━━━ COLLECTED MATERIAL
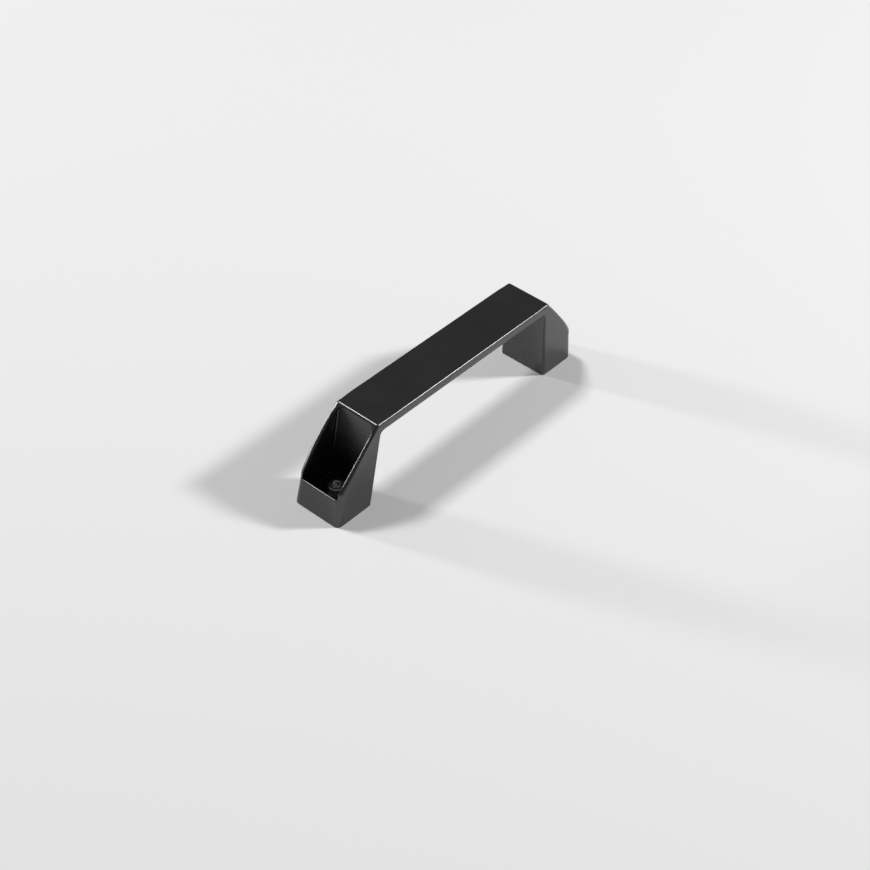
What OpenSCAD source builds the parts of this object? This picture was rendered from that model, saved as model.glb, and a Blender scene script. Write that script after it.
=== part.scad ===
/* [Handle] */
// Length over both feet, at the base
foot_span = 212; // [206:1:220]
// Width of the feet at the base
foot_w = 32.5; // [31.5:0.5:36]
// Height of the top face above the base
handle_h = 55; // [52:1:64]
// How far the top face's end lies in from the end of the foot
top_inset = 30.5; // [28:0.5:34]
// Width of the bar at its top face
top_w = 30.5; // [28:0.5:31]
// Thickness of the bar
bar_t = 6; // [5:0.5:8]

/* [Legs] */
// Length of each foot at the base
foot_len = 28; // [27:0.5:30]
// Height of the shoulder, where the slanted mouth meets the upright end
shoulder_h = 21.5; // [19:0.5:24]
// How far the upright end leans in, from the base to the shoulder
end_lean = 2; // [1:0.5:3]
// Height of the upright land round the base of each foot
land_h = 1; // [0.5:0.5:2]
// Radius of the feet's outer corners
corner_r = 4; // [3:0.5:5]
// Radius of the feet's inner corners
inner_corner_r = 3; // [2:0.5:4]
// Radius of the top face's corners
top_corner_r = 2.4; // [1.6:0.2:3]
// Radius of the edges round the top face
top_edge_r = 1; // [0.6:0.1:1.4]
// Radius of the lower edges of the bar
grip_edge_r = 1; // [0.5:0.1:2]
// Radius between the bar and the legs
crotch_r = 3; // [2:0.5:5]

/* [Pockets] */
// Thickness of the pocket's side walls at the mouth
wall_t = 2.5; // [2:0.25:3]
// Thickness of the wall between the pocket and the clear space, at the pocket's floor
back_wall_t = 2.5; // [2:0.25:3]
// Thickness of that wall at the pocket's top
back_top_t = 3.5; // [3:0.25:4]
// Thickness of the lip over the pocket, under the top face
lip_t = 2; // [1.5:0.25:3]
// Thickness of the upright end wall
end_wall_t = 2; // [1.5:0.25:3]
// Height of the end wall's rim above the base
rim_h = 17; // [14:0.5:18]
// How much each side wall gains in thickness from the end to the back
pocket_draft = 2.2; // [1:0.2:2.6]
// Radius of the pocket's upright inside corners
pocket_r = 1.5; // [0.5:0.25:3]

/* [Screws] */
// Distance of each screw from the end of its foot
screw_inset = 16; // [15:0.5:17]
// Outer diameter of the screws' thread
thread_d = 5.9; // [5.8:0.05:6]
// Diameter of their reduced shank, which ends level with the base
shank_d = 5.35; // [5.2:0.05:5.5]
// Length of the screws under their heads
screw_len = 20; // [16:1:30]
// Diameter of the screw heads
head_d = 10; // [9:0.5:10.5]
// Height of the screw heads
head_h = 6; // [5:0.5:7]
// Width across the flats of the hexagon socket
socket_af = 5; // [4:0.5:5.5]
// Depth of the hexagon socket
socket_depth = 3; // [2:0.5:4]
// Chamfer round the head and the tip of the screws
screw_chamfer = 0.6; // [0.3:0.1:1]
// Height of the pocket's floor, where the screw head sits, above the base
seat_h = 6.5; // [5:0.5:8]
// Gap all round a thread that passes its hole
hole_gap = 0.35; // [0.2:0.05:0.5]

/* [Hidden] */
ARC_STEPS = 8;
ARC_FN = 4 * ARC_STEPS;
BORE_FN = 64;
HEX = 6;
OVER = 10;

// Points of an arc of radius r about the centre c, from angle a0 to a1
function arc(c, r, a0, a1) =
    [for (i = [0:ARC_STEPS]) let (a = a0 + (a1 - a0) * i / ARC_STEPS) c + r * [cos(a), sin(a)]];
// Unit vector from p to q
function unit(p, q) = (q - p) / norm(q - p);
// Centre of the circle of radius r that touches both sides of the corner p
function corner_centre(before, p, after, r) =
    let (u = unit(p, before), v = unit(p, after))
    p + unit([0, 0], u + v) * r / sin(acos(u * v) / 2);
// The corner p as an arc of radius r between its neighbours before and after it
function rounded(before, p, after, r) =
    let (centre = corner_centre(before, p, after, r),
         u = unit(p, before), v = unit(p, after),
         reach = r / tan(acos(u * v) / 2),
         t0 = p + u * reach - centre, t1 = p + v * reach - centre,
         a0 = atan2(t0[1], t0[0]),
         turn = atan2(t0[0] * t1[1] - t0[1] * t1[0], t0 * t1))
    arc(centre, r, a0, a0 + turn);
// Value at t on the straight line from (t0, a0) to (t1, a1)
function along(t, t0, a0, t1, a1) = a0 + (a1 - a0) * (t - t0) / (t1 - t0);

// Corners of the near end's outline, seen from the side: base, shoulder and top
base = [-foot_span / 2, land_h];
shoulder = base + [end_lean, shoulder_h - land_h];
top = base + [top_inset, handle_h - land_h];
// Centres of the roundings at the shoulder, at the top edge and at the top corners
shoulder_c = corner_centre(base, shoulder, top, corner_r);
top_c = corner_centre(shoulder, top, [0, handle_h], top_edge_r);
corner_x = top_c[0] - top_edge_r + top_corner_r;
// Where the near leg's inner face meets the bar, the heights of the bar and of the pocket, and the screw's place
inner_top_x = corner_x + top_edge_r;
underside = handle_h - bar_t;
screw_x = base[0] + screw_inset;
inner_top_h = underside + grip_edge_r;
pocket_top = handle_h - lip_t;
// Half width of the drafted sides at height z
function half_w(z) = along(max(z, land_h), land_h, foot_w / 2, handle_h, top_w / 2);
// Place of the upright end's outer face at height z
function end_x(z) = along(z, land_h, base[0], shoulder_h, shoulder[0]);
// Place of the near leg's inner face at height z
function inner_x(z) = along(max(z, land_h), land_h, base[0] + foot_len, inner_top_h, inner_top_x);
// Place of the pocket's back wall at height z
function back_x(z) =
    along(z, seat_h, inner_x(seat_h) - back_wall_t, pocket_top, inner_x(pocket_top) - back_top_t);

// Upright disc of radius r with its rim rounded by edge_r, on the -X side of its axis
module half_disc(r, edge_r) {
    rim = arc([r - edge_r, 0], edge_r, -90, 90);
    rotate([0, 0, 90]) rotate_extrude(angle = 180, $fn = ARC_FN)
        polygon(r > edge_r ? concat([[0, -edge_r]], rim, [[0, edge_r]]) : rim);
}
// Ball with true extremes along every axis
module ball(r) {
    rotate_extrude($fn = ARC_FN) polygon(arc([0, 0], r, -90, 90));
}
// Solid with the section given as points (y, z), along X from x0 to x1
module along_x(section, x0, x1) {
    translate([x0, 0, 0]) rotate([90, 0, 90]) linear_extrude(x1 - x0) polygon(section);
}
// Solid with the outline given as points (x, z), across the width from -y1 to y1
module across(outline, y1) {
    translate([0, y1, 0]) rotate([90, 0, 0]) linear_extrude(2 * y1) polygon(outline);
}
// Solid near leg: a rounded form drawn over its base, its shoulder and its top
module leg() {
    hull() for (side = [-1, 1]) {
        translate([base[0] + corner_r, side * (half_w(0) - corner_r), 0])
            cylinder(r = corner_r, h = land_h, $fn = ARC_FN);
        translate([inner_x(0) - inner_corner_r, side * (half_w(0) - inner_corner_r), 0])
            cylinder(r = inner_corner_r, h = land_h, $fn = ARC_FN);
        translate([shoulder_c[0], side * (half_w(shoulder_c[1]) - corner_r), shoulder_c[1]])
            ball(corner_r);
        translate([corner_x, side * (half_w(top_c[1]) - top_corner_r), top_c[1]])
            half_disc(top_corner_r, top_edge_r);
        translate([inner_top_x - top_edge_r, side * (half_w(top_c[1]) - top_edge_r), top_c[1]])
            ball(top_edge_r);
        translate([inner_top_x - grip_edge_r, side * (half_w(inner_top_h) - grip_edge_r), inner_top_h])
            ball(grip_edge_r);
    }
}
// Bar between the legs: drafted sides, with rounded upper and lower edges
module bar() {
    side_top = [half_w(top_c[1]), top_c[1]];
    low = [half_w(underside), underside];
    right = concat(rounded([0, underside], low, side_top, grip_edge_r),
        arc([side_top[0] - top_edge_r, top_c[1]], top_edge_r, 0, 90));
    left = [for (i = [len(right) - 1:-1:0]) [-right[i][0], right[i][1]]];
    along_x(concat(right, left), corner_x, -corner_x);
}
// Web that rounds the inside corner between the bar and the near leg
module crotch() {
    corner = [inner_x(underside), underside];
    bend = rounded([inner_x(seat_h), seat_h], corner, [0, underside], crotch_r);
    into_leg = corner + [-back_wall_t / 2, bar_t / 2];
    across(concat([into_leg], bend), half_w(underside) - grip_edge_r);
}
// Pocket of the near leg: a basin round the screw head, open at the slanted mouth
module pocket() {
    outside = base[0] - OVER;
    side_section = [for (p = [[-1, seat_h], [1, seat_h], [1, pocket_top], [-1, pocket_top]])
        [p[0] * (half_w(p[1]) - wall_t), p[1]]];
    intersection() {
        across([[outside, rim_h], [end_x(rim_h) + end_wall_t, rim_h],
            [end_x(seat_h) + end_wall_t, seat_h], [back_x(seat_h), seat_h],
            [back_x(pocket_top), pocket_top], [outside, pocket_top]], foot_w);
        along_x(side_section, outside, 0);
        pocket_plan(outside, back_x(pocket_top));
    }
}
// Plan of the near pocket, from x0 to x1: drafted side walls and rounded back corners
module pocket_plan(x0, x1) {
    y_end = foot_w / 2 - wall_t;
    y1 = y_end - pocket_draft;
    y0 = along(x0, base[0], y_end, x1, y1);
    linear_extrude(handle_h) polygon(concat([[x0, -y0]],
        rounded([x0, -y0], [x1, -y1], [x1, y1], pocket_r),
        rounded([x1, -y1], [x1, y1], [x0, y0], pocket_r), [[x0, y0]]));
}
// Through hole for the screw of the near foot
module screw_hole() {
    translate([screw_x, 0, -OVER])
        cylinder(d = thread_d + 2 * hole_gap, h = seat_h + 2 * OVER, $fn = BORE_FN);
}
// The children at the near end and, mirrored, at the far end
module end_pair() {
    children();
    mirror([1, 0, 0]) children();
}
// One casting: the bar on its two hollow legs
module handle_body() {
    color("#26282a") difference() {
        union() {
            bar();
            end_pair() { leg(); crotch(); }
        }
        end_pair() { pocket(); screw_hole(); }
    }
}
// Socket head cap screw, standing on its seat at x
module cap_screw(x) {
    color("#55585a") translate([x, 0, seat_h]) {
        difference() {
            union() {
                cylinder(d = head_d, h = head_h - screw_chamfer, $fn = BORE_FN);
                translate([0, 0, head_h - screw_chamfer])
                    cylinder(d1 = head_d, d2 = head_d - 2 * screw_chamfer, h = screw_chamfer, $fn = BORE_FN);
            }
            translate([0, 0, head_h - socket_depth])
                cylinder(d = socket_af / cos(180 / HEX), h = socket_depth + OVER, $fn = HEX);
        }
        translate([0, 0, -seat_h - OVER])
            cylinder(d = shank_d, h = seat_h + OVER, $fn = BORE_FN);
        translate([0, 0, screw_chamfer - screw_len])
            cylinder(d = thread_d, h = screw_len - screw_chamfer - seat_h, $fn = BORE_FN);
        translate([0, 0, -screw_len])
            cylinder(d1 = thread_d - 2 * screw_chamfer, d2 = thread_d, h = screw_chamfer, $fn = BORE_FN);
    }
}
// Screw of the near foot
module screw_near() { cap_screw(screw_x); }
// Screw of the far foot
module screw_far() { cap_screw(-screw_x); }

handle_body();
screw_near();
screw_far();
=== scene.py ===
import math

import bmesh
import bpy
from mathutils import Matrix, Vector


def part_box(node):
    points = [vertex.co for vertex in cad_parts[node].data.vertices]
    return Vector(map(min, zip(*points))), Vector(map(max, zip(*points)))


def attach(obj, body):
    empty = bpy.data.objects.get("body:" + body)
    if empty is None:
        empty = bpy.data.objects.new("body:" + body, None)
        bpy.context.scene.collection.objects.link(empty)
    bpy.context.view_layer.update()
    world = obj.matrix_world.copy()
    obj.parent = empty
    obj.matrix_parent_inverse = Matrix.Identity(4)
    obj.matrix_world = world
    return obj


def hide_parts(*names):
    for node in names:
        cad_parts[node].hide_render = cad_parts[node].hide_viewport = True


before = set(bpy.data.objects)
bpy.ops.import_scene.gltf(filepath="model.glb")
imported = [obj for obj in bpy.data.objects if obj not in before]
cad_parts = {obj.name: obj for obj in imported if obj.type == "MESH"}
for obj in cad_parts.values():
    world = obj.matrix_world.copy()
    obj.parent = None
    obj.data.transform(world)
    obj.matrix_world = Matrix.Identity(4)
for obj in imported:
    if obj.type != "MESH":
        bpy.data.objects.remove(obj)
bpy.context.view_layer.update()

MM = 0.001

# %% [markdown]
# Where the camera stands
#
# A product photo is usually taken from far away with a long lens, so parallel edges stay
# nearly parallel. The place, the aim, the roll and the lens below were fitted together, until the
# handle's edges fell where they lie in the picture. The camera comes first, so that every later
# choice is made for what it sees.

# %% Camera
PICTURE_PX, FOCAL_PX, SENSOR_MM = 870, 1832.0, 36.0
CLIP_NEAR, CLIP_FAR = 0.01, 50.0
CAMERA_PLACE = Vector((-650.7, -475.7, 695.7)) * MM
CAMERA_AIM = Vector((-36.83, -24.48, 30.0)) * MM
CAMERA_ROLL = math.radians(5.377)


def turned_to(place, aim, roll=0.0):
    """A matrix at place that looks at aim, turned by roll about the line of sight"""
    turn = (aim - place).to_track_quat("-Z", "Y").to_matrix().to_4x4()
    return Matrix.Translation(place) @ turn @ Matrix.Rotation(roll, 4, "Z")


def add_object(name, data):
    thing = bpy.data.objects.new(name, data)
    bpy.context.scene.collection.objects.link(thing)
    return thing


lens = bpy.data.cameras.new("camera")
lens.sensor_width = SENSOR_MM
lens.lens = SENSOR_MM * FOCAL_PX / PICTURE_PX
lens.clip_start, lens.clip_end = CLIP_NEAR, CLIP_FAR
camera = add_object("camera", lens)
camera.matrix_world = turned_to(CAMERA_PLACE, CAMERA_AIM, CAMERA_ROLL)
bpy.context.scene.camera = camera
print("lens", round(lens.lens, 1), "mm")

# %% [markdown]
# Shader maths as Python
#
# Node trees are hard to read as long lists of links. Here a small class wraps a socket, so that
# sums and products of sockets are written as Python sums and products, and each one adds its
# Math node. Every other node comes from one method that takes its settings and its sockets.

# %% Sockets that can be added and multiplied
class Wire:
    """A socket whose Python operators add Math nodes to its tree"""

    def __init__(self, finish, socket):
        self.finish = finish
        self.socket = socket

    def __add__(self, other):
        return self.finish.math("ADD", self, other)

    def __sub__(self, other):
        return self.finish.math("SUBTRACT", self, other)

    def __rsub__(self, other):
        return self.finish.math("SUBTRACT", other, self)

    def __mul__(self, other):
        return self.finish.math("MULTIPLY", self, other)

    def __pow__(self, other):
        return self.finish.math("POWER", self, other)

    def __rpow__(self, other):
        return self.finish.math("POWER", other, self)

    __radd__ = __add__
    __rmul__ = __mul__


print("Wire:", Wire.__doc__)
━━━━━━
*EXERCISE*: Across the preceding material, how many lines contain the word "model"? State the number alone.

*CORRECT RESPONSE*: 2